Closeout isn't just about paint touch-ups. It's the last chance to verify function, completeness, and owner expectations before the property turns over to a buyer, tenant, or occupant.

The best closeout reviews check more than appearance:

  • System operation: Doors latch, fixtures function, drains flow, equipment starts and stops correctly.
  • Remaining deficiencies: Punch items are tracked to completion, not just listed.
  • Documentation handoff: Warranties, manuals, product info, and final records are organized.
  • Owner walkthrough: The client sees the finished work with open items clearly identified.

If the project team waited until this stage to discover major defects, the QC process failed earlier. Post-construction should refine and confirm. It shouldn't rescue the job.

Key Roles and Responsibilities in Quality Management

Quality only works when responsibility is clear. If everyone is “watching quality,” nobody really owns it. On renovation and new construction work, the strongest projects define who decides, who checks, who documents, and who corrects.

What the owner or investor should own

The owner doesn't need to inspect every screw or stand over each trade. But the owner should define success clearly. That means setting expectations for scope, finish level, budget priorities, and timeline pressures before the work gets moving.

Owners also need to avoid one common mistake.
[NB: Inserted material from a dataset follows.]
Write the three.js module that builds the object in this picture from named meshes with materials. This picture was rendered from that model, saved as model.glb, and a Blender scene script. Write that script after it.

If you push only for speed, crews will hear that speed matters more than verification. That usually shows up later as callbacks, unfinished details, or concealed defects that cost more to correct.
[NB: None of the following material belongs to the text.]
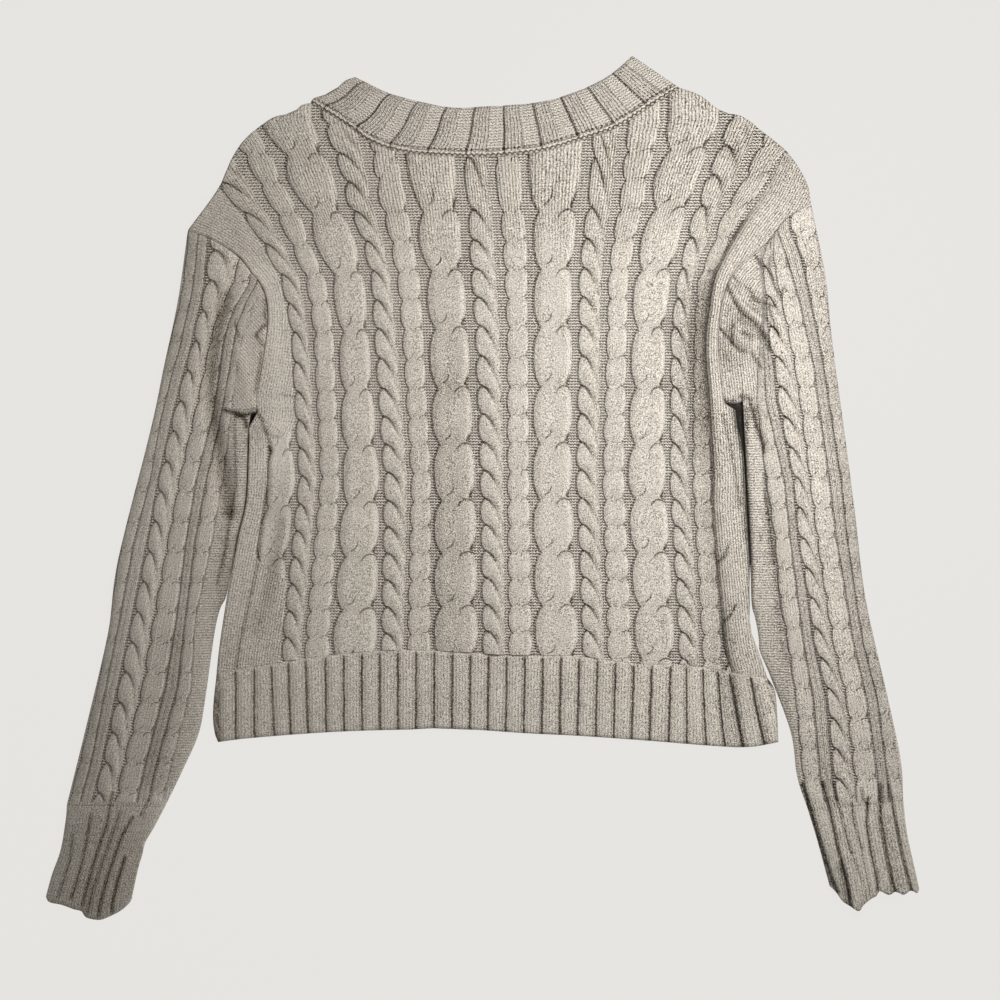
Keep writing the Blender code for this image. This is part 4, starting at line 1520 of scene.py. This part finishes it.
def sleeveMaps(side, sign, plan, shown):
    # On the inner side of a sleeve lies plain stocking stitch. On the head its wales run with the
    # armhole, or slantwise on the left sleeve. They run across below the armpit, and down at the
    # wrist. Painted shade darkens the cloth into its folds, its cuff grooves and its inner edge, and
    # painted highlights lighten it where listed.
    x, y = xy(plan)
    pattern = sleevePattern(side, x, y)
    seam, paintedShadeAndPlain = quietMaps(x, y)
    if shown:
        across = pattern[..., 0]
        if side == "left":
            plain = ease(across, 7.0, 7.05)
            armAway, armRun = 0.75 * x + 0.66 * y, 0.66 * x - 0.75 * y
        else:
            plain = ease(across, 1.0, 0.95)
            armAway, armRun = nearLine(x, y, sides[side]["arm"])
        plain = np.maximum(plain, ease(y, -249, -253))
        low = y < 62
        seam = pair(np.where(low, y, armAway), np.where(low, x, armRun))
        seam = np.where((y < -240)[..., None], pair(x + 0.25 * sign * y, y), seam)
        gap = nearLine(x, y, sides[side]["inner"])[0]
        dark = strokes(x, y, sleevePaintedShade) + strokes(x, y, cuffGrooves)
        dark += sleeveLook["gapDark"][side] * bell(gap, 2.2) * ease(y, 70, 55) * ease(y, -130, -70)
        paintedShadeAndPlain = pair(dark, plain)
    return np.concatenate((pattern, seam, paintedShadeAndPlain), axis=-1)


def sleeveHeight(plan, maps):
    # The cables or the plain stitches, plus the folds and less the grooves, in millimetres.
    plain = maps[..., 5]
    cables = armCables(maps[..., 0], maps[..., 1])[0] * (1 - plain) + sleeveLook["plain"] * plain
    folds, grooves = strokes(*xy(plan), sleeveFolds), strokes(*xy(plan), cuffGrooves)
    return sleeveLook["cables"] * cables + folds - sleeveLook["groove"] * grooves


def cuffMaps(plan, share, shown):
    # Even ribs all round, apart from the upper side, whose grooves are listed.
    x, y = xy(plan)
    ribs = np.broadcast_to(share * cuffLook["width"] / cuffLook["rib"] + 0.4, x.shape)
    seam, paintedShadeAndPlain = quietMaps(x, y)
    seam[..., 1] = ribs * cuffLook["rib"]
    if shown:
        # The grooves of the upper side are darkened with painted shade.
        paintedShadeAndPlain[..., 0] = strokes(x, y, cuffGrooves)
        ribs = np.full(x.shape, 0.5)
    return np.concatenate((pair(ribs, y), seam, paintedShadeAndPlain), axis=-1)


def cuffHeight(plan, maps):
    return cuffLook["swell"] - sleeveLook["groove"] * maps[..., 4]


def makeSleeve(side, sign):
    edges = sides[side]
    name = side.capitalize() + "Cloth"
    gap = sign * layers["gap"]
    inner, outer = chain((edges["inner"], 15)), chain((edges["outer"], 15))
    wrist = np.linspace(inner[1][-1], outer[1][-1], 60)
    head = chain((aside(smooth(edges["arm"], 200), gap), 11))
    makeTube("sleeve" + name, "sleeve_" + side, sleeveWool,
             (inner, outer, head, chain((wrist, 11))), sleeveLook,
             lambda plan, share, shown: sleeveMaps(side, sign, plan, shown), sleeveHeight)
    inner, outer = chain((edges["cuffInner"], 4)), chain((edges["cuffOuter"], 4))
    makeTube("cuff" + name, "cuff_" + side, ribWool,
             (inner, outer, chain((aside(wrist, gap), 8)), chain((edges["cuffFoot"], 8))), cuffLook,
             cuffMaps, cuffHeight)


makeBack()
makeHem()
makeNeckband()
for side, sign in (("left", -1), ("right", 1)):
    makeFront(side, sign)
    makeSleeve(side, sign)

# Studio: a pale floor, a small soft light from the right and a weaker fill.
studio = {
    "floor": (0.799, 0.783, 0.754),
    "floorGlow": 0.98,
    "floorHalf": 4,           # half its side
    "floorLevel": -0.0004,    # just below the cloth
    "keyPlace": (0.31, 0.20, 0.59),
    "keyAim": (0.05, 0.05, 0),
    "keySize": 0.20,
    "keyPower": 4.6,
    "fillColour": (1, 0.99, 0.97),
    "fill": 0.17,
    "cameraPlace": (0.014, -0.010, 2.2),
    "sensor": 36,             # in millimetres
    "distance": 2.193,        # from the camera to the cloth
    "width": 0.8,             # what the camera sees at that distance
}


def addFloor():
    half, level = studio["floorHalf"], studio["floorLevel"]
    corners = [(-half, -half, level), (half, -half, level), (half, half, level), (-half, half, level)]
    mesh = bpy.data.meshes.new("floor")
    mesh.from_pydata(corners, [], [(0, 1, 2, 3)])
    mesh.materials.append(newMaterial("floor", {
        "Base Color": (0.02, 0.02, 0.02, 1),
        "Roughness": 1.0,
        "Specular IOR Level": 0.0,
        "Emission Color": (*studio["floor"], 1),
        "Emission Strength": studio["floorGlow"],
    }))
    placed("floor", mesh)


def addLights():
    key = bpy.data.lights.new("key", "AREA")
    key.energy = studio["keyPower"]
    key.size = studio["keySize"]
    lamp = placed("key", key)
    lamp.location = studio["keyPlace"]
    towards = Vector(studio["keyAim"]) - lamp.location
    lamp.rotation_euler = towards.to_track_quat("-Z", "Y").to_euler()
    world = bpy.data.worlds.new("studio")
    world.use_nodes = True
    background = world.node_tree.nodes["Background"]
    background.inputs["Color"].default_value = (*studio["fillColour"], 1)
    background.inputs["Strength"].default_value = studio["fill"]
    bpy.context.scene.world = world


def addCamera():
    camera = bpy.data.cameras.new("camera")
    camera.sensor_width = studio["sensor"]
    camera.lens = studio["sensor"] * studio["distance"] / studio["width"]
    holder = placed("camera", camera)
    holder.location = studio["cameraPlace"]
    bpy.context.scene.camera = holder
    bpy.context.scene.view_settings.view_transform = "Standard"


addFloor()
addLights()
addCamera()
A smart owner should insist on:

  • Clear standards: What level of finish and durability is expected
  • Decision discipline: Selections made in time so crews aren't forced to improvise
  • Accountability: One party coordinates the work and reports issues plainly

What subcontractors must control

Each trade is responsible for its own workmanship. Electricians, plumbers, framers, roofers, tile installers, and painters should check their own work before asking for review from the general contractor or project manager.

That sounds obvious, but on fast jobs it often breaks down. Crews move to the next task, assuming someone else will catch the issue. Then the correction hits after another trade has already built over it.

Subcontractors should be expected to:

  • Build to the approved scope and details
  • Flag conflicts before installation
  • Correct deficiencies in their own work
  • Coordinate with adjacent trades at shared conditions

Why the project manager becomes the quality hub

The general contractor or project manager sits at the center of the quality system. That role matters because one trade's “complete” work often affects another trade's ability to succeed. A project manager coordinates those interfaces, schedules reviews, keeps records, and makes sure deficiencies don't disappear into the noise of a busy site.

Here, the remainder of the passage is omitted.